Advent of Code (Day 1, Part 2)

Advent of Code (Day 1, Part 2)

~Counting down the days to the Christmas holidays :)

In my previous blog post, I went through my solution in detail for part 1 of AoC 2023 day 1. In this post, I would like to do a walkthrough of day 1, part 2. The solution and documentation for part 2 will be relatively shorter as compared to part 1. That being said, after going through the solution, I would also like to discuss about some challenges I faced in part 2 and some key learning points.

I would like to reemphasize that I am by no means a competitive programmer nor that my solution is the most efficient.

With that out of the way, let's begin.

The Puzzle (Part 2)

Above is the puzzle given for part 2. The calibration document which contains all the lines is also the same from part 1.

Seems like the task is largely the same as before except now written numbers must be converted to their numerical representation. After the conversion is complete, the first and last number in the line will be concatenated to form a 2-digit number. The sum of all the 2-digit numbers for all the 1001 lines will be the answer.

Since part 1 was solved using Python3, it would only make sense to implement part 2 using the same language.

Before considering producing the 2-digit value for each line in the calibration document, I made a small test program to check if my solution was able to convert the written numbers to numerals.
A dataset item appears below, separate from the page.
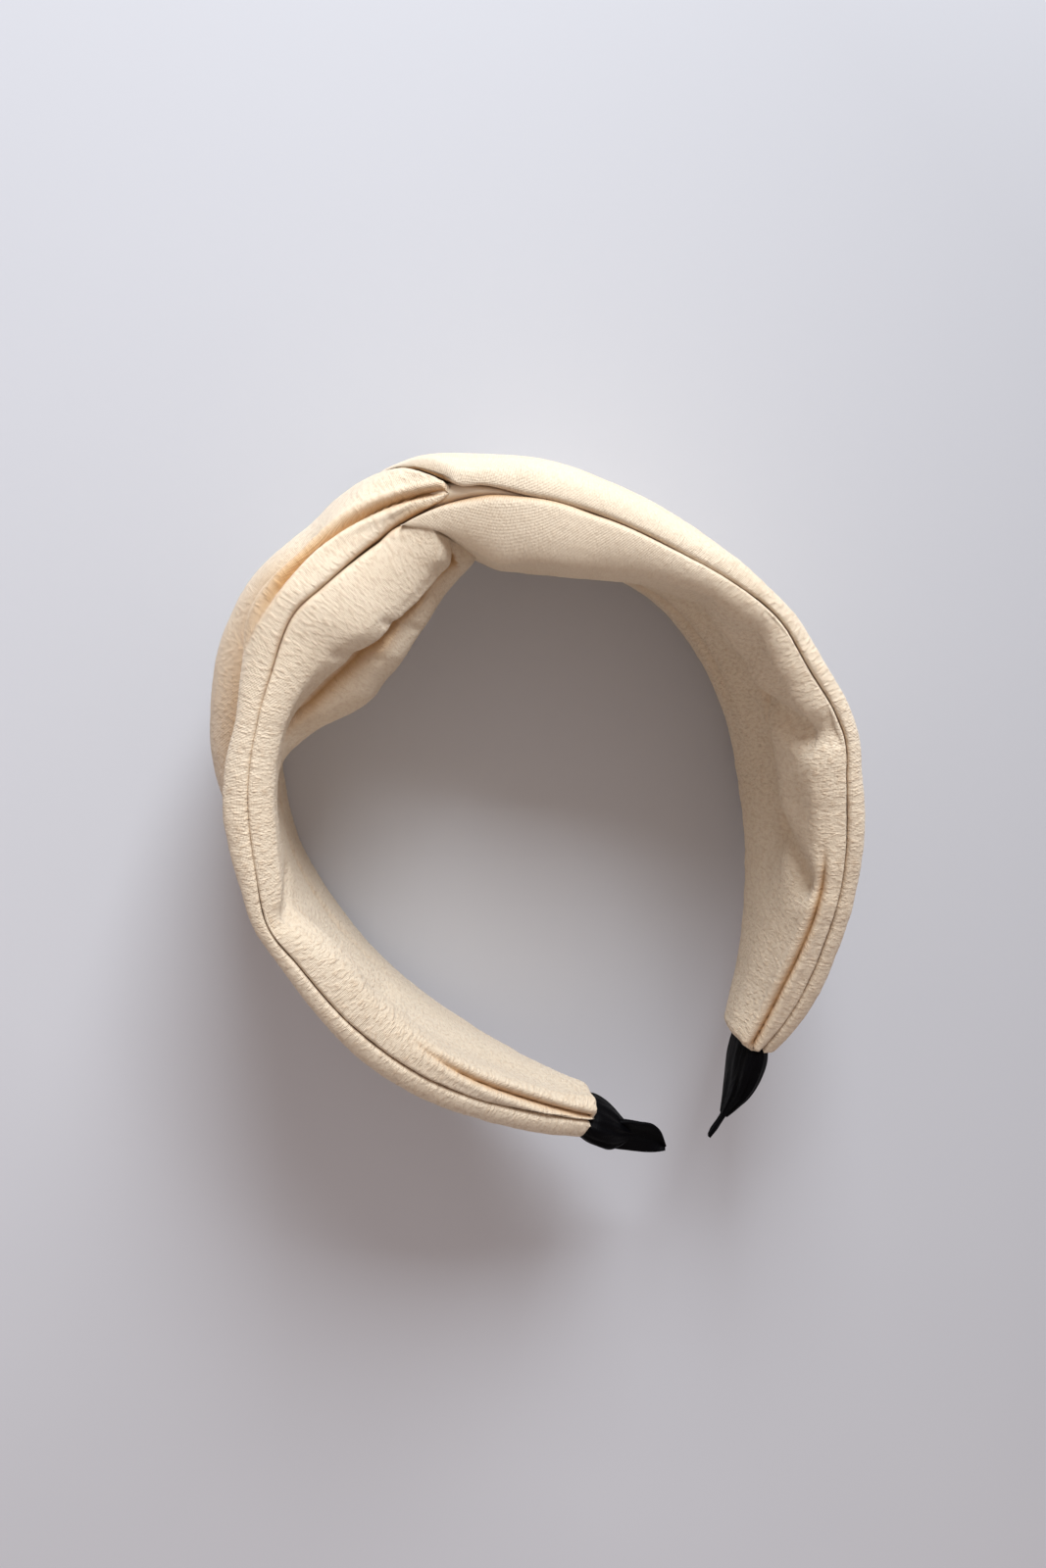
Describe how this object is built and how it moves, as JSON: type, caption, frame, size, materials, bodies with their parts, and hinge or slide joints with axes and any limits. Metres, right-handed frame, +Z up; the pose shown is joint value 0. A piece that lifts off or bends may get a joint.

Once the test program was able to correctly run all the 7 lines given in the puzzle above, I made the program into a function and integrated said function to my code from part 1.

Code Walkthrough

def converter(rawinput):

    cases = { "one": "one1one",  "two": "two2two", "three": "three3three", "four": "four4four",  "five": "five5five", "six": "six6six",  "seven": "seven7seven", "eight": "eight8eight", "nine":"nine9nine"}

    for key, value in cases.items():
        rawinput = rawinput.replace(key, value)

    return rawinput

Above is the aptly named converter(rawinput) function. This function takes in a single line of the calibration document as an input argument as a string(rawinput).

Within this function, a dictionary (cases) is declared. The values in the keys of this dictionary are the written numbers and their corresponding values are the numerical representations.

However, you may notice that the values in the dictionary are somewhat strange. Instead of the "one" key being mapped to a "1" value, the value is instead "one1one". The explanation for this can be found below in Subsection 2 of the "Challenges Faced, Lessons Learned" section where I discuss the technical difficulties faced for part 2.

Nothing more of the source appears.